By the time I got there, hysterical and hyperventilating, I could hardly speak. Gerry's partner greeted me at the door and said he was away in India. At this, I slid down the doorjamb to the floor, in tears. When I could finally tell him what I wanted to see Gerry for, he said, "My God have you come to the right place! He said, "Guess who's the lawyer for the new revolutionary government of Ethiopia; ­ME!" He told me the men who took over the country were thugs, dangerous gangsters. There was one good thing; they would do anything for money, in which case we could undoubtedly rescue my friend by just buying him out of there. He named a price they would probably accept, and I felt I could raise it.

That night, I went to the secret place with Doug to meet with my Ethiopian friend. I was hoping he would tell me how to get ahold of my friend's mother so I could ask for her help in raising the money. My friend was outraged at the thought. He accused my lawyer friend of being a racist and spouted a socialistic fantasy about what he believed was the true nature of Mingitsu and his thugs, and regardless, wanted imperialism to end because he was banned from Ethiopia. He was afraid that if we rescued my friend, he would rally a counterrevolution setting Ethiopia back all over again, and he'd never see his mother or native land again.

Nothing I said, not even about whom they killed, could convince him otherwise. He told me that my friend was alive but in maximum-security prison while other friends were machine-gunned to death by Mingitsu's men at the palace, including the one person who spoke out, who was the grandson they killed immediately. He also said my friend was Mingitsu's number-one political prisoner and my lawyer friend was crazy to think they would sell him out of prison. He also said my lawyer friend was a nut and a racist for thinking any of this, and all he would do is get himself and my friend killed, and maybe me too, because Ethiopia had agents who were black and NOT stupid and were probably watching us, right then.

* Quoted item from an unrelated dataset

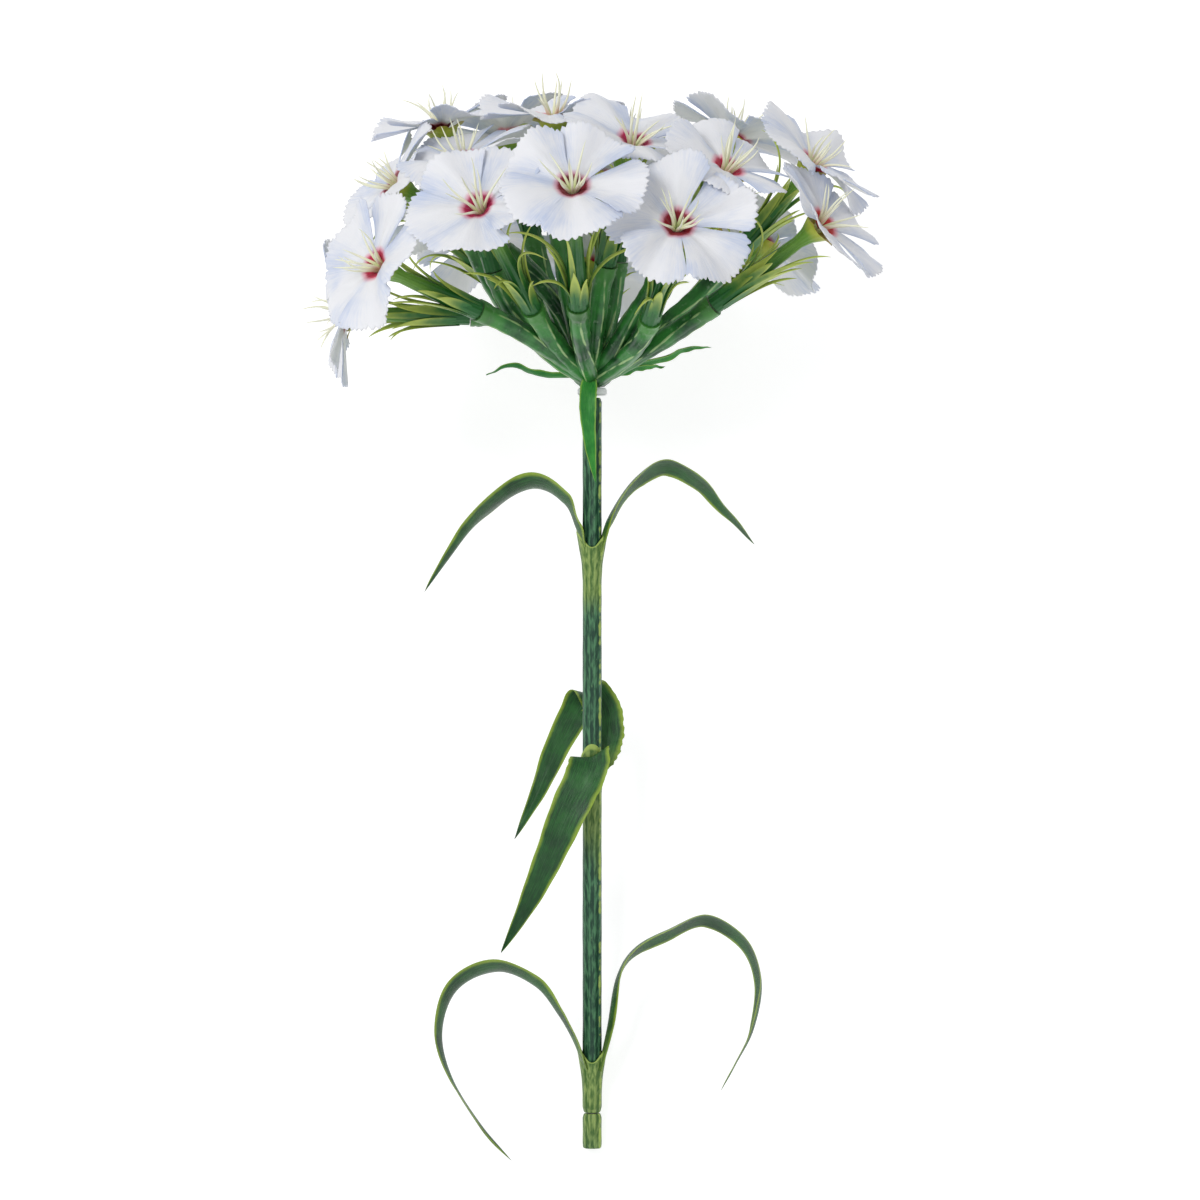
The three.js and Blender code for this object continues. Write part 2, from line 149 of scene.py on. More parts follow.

At any rate, I was scared that he would rat us out and think he was doing a historical good deed for humanity. So I stopped the plan, went back to Maine, did not speak of it again to anyone, and just hoped that some day, if my friend managed to get out of there, I could at least offer him my obscurity. And that was that, for the next 20 years. In Maine, there was zero coverage in the news about any of this, so I had to resign myself to not knowing anything about what happened to him. I used to lie awake nights, wondering if he was still alive, until my mother took me to the UN in 1995.

When I saw the breeze go through the tulips, I flipped out all over again. I remembered how my friend used to have to go to the UN and shake people's hands and lobby for his province. I missed him all over again and was extremely concerned about what had happened to him. I yelled and screamed to my mother about it, and she had no idea what to do with me. So, when I got home, I wrote a long angry letter to Gerry to the effect that I had kept my mouth shut for 20 years and was sick and tired of it, and can't we do anything NOW, hasn't he had enough? Etc...

It was Sunday night when I wrote the letter and couldn't mail it until Monday. On Monday, my new housemate arrived and I got delayed helping him move in. Finally, we were finished getting his things into his room, and were taking a break in the kitchen, when I asked, "So where are you from?" because I could tell he wasn't from Maine. And he said, "That is a loaded question. The place where I was born and lived until I was 12 years old doesn't exist any more." Then he asked if I ever heard of Haille Selassie. I nodded, and he explained that his father used to be Haille Selassie's legal counsel until a coup happened, and went on with his story and how lost in the world he felt since then.

I was of course speechless. At some point I put my finger over my lips to silence him, and went and got the letter I just wrote. I put it in front of him. He asked if it might be too personal, I shook my head, he read it, and was of course in shock.

It turned out we knew all of the same people.­ They were my friends in NY and his friends when they were kids in the same school. He told me about the amnesty for all political prisoners after Eritrea took over, and that my friend's aunts, Haille Selassie's daughters, had been released and they were friends of his parents. He immediately picked
up the phone and tried to get hold of his parents, but they were away. He kept at it for another 30 days until he found out for sure that my friend was still alive and had been seen the week before. Someone knew someone who knew someone who knew where he was, and gave my housemate the address, and I wrote to him.

When he finally got the message and called, I screamed, and my housemate, who was upstairs, knew what just happened. After a long talk, we had a reunion, which was great. He was married for the three years since his release. When I got home from the reunion, his wife called me. Although our reunion was not sexual, I could tell that she was upset and wanted me to know. My friend and I have not been in contact since, which is unfortunate. But at least I know that he is alive and safe, which was the most important thing to me. The huge relief and sense of peace that came over me from knowing this was worth every minute of this wild coincidence, and perhaps, the reason for it.